Quando ouvi a notícia da morte de Ronald Reagan, não pude resistir a pensar na sorte extraordinária que este homem teve na sua vida. Nascido em família modesta, Ronald Reagan foi só sair do ginásio que encontrou emprego como radialista; depois, como salva-vidas; logo mais, como entregador de telegramas; foi andando pela vida, de emprego em emprego, até que acertou com o primeiro grande trabalho - o de ator de cinema, categoria B (em filmes do mesmo código). Daí, para o palco maior, a Casa Branca, foi um salto - pulou lá pra dentro e aterrissou de pé.

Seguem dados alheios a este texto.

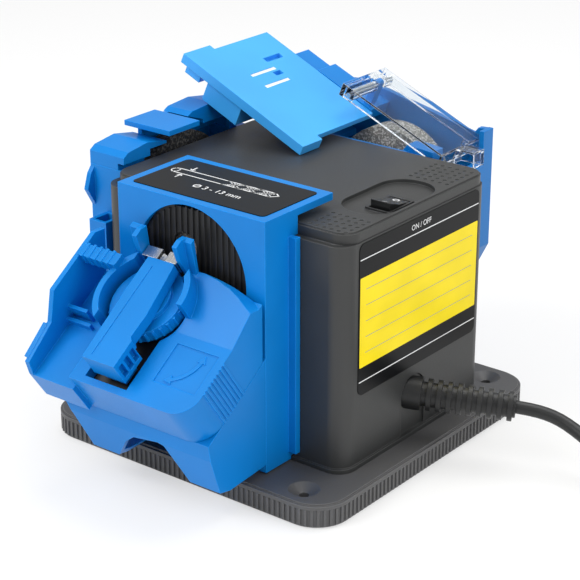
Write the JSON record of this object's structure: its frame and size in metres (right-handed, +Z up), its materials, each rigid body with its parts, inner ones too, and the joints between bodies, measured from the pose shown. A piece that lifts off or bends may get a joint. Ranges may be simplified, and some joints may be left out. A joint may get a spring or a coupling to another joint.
{
  "type": "drill bit sharpener",
  "caption": "Bench sharpener for twist drills, chisels and knives: black motor housing on a broad base with blue grinding stations, a swing drill table, sloped sled and clear guard.",
  "frame": {"origin": "middle of the base underside, on the plane it stands on", "axes": "+X towards the switch side wall, -Y towards the drill station, +Z up"},
  "size_m": [0.4531, 0.3378, 0.1947],
  "materials": {
    "base_black_abs": "matte",
    "housing_grey_abs": "satin",
    "rubber_black": "matte",
    "blue_abs": "satin",
    "light_blue_abs": "satin",
    "screen_black_abs": "matte",
    "side_sticker": "gloss",
    "size_sticker": "gloss",
    "switch_nylon": "satin",
    "zinc_steel": "satin",
    "ground_steel": "polished",
    "motor_can_steel": "satin",
    "rotor_laminated_steel": "satin",
    "commutator_copper": "satin",
    "frame_aluminium": "cast",
    "fan_nylon": "matte",
    "drive_rubber": "matte",
    "grey_abrasive": "grit",
    "black_abrasive": "grit",
    "clear_polycarbonate": "clear",
    "cord_pvc": "satin",
    "tie_nylon": "matte",
    "plug_brass": "satin"
  },
  "bodies": {
    "base": {"base_plate": "base_black_abs", "rubber_feet": "rubber_black", "base_screws": "zinc_steel", "housing_body": "housing_grey_abs", "housing_lid": "housing_grey_abs", "lid_screws": "zinc_steel", "side_label": "side_sticker", "switch_frame": "switch_nylon", "motor_cradle": "frame_aluminium", "motor_can": "motor_can_steel", "front_bearing": "ground_steel", "rear_bearing": "ground_steel", "cross_bearings": "ground_steel", "cross_bracket": "frame_aluminium", "knife_station": "blue_abs", "knife_hood": "blue_abs", "knife_guide": "blue_abs", "chisel_station": "blue_abs", "chisel_rest": "blue_abs", "chisel_rail": "blue_abs", "guard_bracket": "blue_abs", "guard_pin": "zinc_steel", "cord_boot": "cord_pvc", "power_cord": "cord_pvc", "cord_coil": "cord_pvc", "cord_tie": "tie_nylon", "plug_body": "cord_pvc", "plug_blades": "plug_brass"},
    "rotor": {"motor_shaft": "ground_steel", "rotor_core": "rotor_laminated_steel", "commutator": "commutator_copper", "cooling_fan": "fan_nylon", "drive_cone": "drive_rubber", "drill_wheel": "grey_abrasive", "drill_wheel_nut": "zinc_steel", "chisel_wheel": "grey_abrasive", "chisel_wheel_nut": "zinc_steel"},
    "cross_drive": {"cross_shaft": "ground_steel", "driven_cone": "drive_rubber", "knife_wheel": "black_abrasive", "knife_wheel_nut": "zinc_steel"},
    "rocker": {"rocker_switch": "switch_nylon"},
    "drill_unit": {"drill_housing": "blue_abs", "size_label": "size_sticker", "wheel_screen": "screen_black_abs", "drill_base": "blue_abs", "table_pivot": "zinc_steel"},
    "table": {"drill_table": "blue_abs", "knob_well": "screen_black_abs"},
    "knob": {"clamp_knob": "light_blue_abs"},
    "bar": {"clamp_bar": "light_blue_abs"},
    "jaw_left": {"left_jaw": "ground_steel"},
    "jaw_right": {"right_jaw": "ground_steel"},
    "sled": {"chisel_sled": "light_blue_abs", "sled_strips": "ground_steel"},
    "guard": {"clear_guard": "clear_polycarbonate"}
  },
  "joints": [
    {"name": "attachment_lift", "type": "slide", "parent": "base", "child": "drill_unit", "axis": [0, 0, 1], "range_m": [0, 0.03]},
    {"name": "motor_spin", "type": "hinge", "parent": "base", "child": "rotor", "pos_m": [0, 0, 0.117], "axis": [0, 1, 0], "continuous": true},
    {"name": "knife_wheel_spin", "type": "hinge", "parent": "base", "child": "cross_drive", "pos_m": [-0.05, 0.006, 0.117], "axis": [1, 0, 0], "continuous": true},
    {"name": "rocker_tilt", "type": "hinge", "parent": "base", "child": "rocker", "pos_m": [0.0701, -0.0066, 0.1445], "axis": [1, 0, 0], "range_deg": [0, 15]},
    {"name": "table_swing", "type": "hinge", "parent": "drill_unit", "child": "table", "pos_m": [0, -0.10259, 0.07208], "axis": [0, -0.5736, 0.8192], "range_deg": [-3, 3]},
    {"name": "knob_turn", "type": "hinge", "parent": "table", "child": "knob", "pos_m": [-0.0106, -0.10743, 0.10165], "axis": [0, -0.5736, 0.8192], "range_deg": [-90, 360]},
    {"name": "jaw_left_close", "type": "slide", "parent": "table", "child": "jaw_left", "axis": [1, 0, 0], "range_m": [-0.0006, 0.0024]},
    {"name": "jaw_right_close", "type": "slide", "parent": "table", "child": "jaw_right", "axis": [-1, 0, 0], "range_m": [-0.0006, 0.0024]},
    {"name": "bar_feed", "type": "slide", "parent": "table", "child": "bar", "axis": [0, 0.8192, 0.5736], "range_m": [-0.004, 0]},
    {"name": "sled_slide", "type": "slide", "parent": "base", "child": "sled", "axis": [0, 1, 0], "range_m": [-0.015, 0]},
    {"name": "guard_lift", "type": "hinge", "parent": "base", "child": "guard", "pos_m": [-0.01758, 0.095, 0.1731], "axis": [0, -1, 0], "range_deg": [0, 70]}
  ],
  "couplings": [
    {"joint": "knife_wheel_spin", "follows": "motor_spin", "ratio": -1},
    {"joint": "jaw_left_close", "follows": "knob_turn", "m_per_rad": 0.00038197},
    {"joint": "jaw_right_close", "follows": "knob_turn", "m_per_rad": 0.00038197}
  ]
}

Não consegui deixar de pensar na semelhança entre a morte dele e aquela que foi narrada pelo Jorge Amado no A morte e a morte de Quincas Berro D Água . Porque em ambas as vidas - guardadas as infinitas proporções entre os dois homens, o Quincas e o Ronnie - as mortes foram mais ou menos semelhantes. A primeira morte de ambos foi bem escondida - Ronald Reagan foi literalmente afastado dos olhos públicos, há dez anos atrás, quando reconheceu sua doença. Fizeram com que ele sumisse do radar. A família do Quincas fez a mesma coisa - não deixou que ninguém soubesse que o homem tinha morridos de uma grande bebedeira.
O Ronald estava vivo, lá no palácio dele, mas para o mundo, ele deixou de falar, de pensar, de existir. Só a família sabia dele.
Finalmente, veio a morte orgànica. Sem apelo - ninguém pode esconder mais nada. - O Quincas foi enterrado pela família, como se recém tivesse morrido. E foi só depois que a família do Quincas deu o sim , é que o homem foi declarado morto. - Foi só quando a dona do Ronnie disse sim , é que o semimorto apareceu como morto.
Há dez anos que RR já não participava de coisa nenhuma e nem sabia mais quem era. Sua cabeça já estava pra lá de Bagdá há muito tempo.